Legal contract review by timeshare attorneys may identify cancellation grounds based on sales practice violations, contract defects, disclosure failures, or misrepresentation claims. Attorneys specializing in timeshare law evaluate contracts for legal defects enabling termination arguments. Successful legal cancellations require documented violations providing legitimate termination justifications recognized by courts or arbitration proceedings.
Resale transactions transfer ownership to buyers willing to assume contracts eliminating seller obligations through ownership transfer. Depressed resale markets limit successful sales though realistic pricing, proper marketing, and patience sometimes produce buyers. Zero-dollar transfers or payments to buyers may prove necessary for undesirable properties lacking market demand.
Timeshare Contract Cancellation Documentation Requirements
Contract cancellation requires complete documentation supporting cancellation claims and protecting buyer interests. Rescission period cancellations need copies of purchase contracts, cancellation notices, delivery confirmations, and communication records establishing timeline compliance. Maintaining detailed records proves cancellation validity if disputes arise regarding notice timing or delivery.
Legal cancellations based on contract defects require extensive documentation including sales presentations records, promotional materials, verbal representation notes, contract discrepancies, and disclosure document analysis. Attorneys use documentation packages building cancellation arguments demonstrating legal violations or misrepresentation claims. Insufficient documentation weakens cancellation cases reducing success probabilities.
Deed-back program applications require ownership documents, payment histories, identification verification, hardship explanations, and program-specific forms. Incomplete applications delay processing or result in rejection requiring resubmission. Following program instructions precisely and providing complete documentation packages expedites application reviews and approval decisions.
Timeshare Contract Cancellation Costs and Consequences
Rescission period cancellations impose no costs beyond potential forfeiture of initial deposits though most states require full refunds including deposits. Buyers exercising rescission rights receive complete purchase price refunds without penalties, fees, or long-term consequences. Credit reports remain unaffected by valid rescission period cancellations.
Attorney-assisted cancellations cost $3,000 to $10,000 depending on case complexity, required legal proceedings, and attorney fee structures. Upfront retainer payments typically range from $2,000 to $5,000 with additional fees for litigation, arbitration, or extended negotiations. Successful cancellations justify costs through eliminated maintenance fees and exit completion.

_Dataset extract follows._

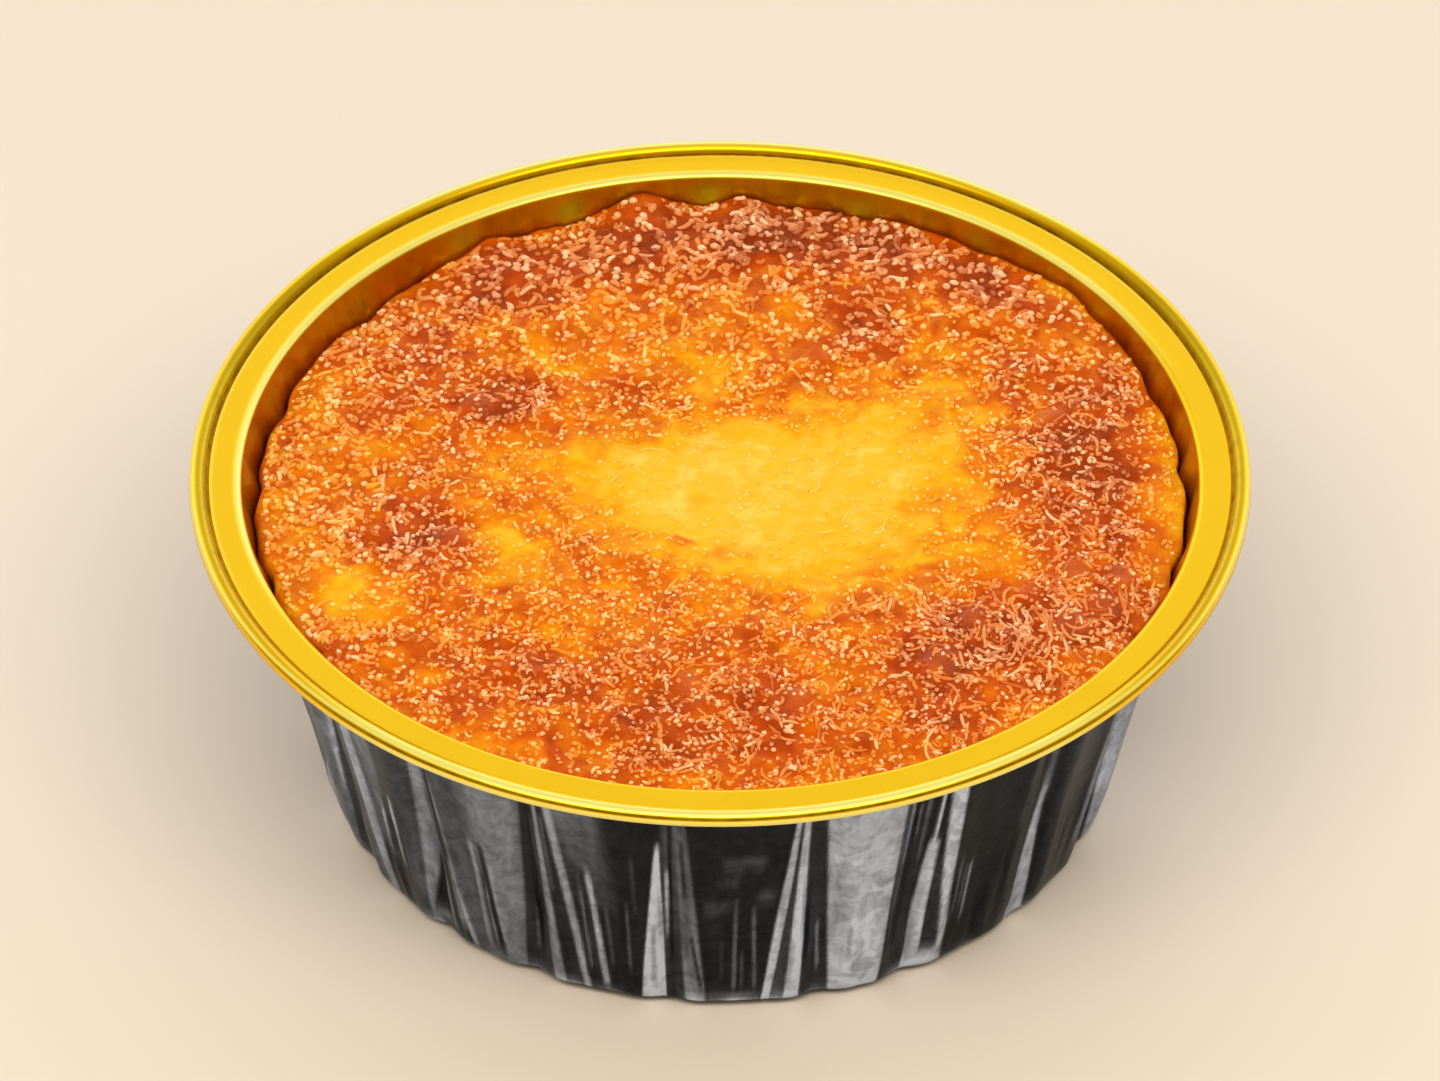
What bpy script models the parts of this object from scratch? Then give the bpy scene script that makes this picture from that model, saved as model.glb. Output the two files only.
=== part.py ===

Deed-back programs generally impose no direct fees though some require current year maintenance fee payments or modest processing charges. Owners must satisfy outstanding mortgages before deed-back eligibility though some programs accept encumbered properties under specific circumstances. Program participation eliminates future maintenance obligations without credit damage or collection risks.
Failed cancellation attempts risk wasted legal fees, continued maintenance obligations, and potential developer relationship damage complicating future exit strategies. Owners should realistically assess cancellation probability before investing substantial legal fees in uncertain outcomes. Alternative strategies including resale or gift transfers may prove more practical than expensive litigation producing no guarantee of contract termination.
Contract Cancellation Scams and Fraudulent Services
Timeshare cancellation scams target desperate owners through deceptive promises of guaranteed contract terminations for upfront fees. Fraudulent companies charge $2,000 to $10,000 claiming special relationships with developers or proprietary cancellation methods before disappearing with payments. No legitimate service guarantees contract cancellation outside rescission periods due to legal and contractual complexities varying by situation.
Warning signs of cancellation scams include unsolicited contact, pressure tactics, upfront payment demands, money-back guarantees, and claims of developer connections or special processes. Legitimate attorneys and services discuss realistic outcomes, charge reasonable retainers, and clearly explain cancellation strategies without guaranteed result promises.
Owners seeking cancellation assistance should verify attorney licensing, research company reputations through Better Business Bureau and state attorney general records, and avoid services demanding full payment before work completion. Consulting multiple attorneys provides cost comparisons and strategy evaluations enabling informed decision-making about pursuing cancellation attempts.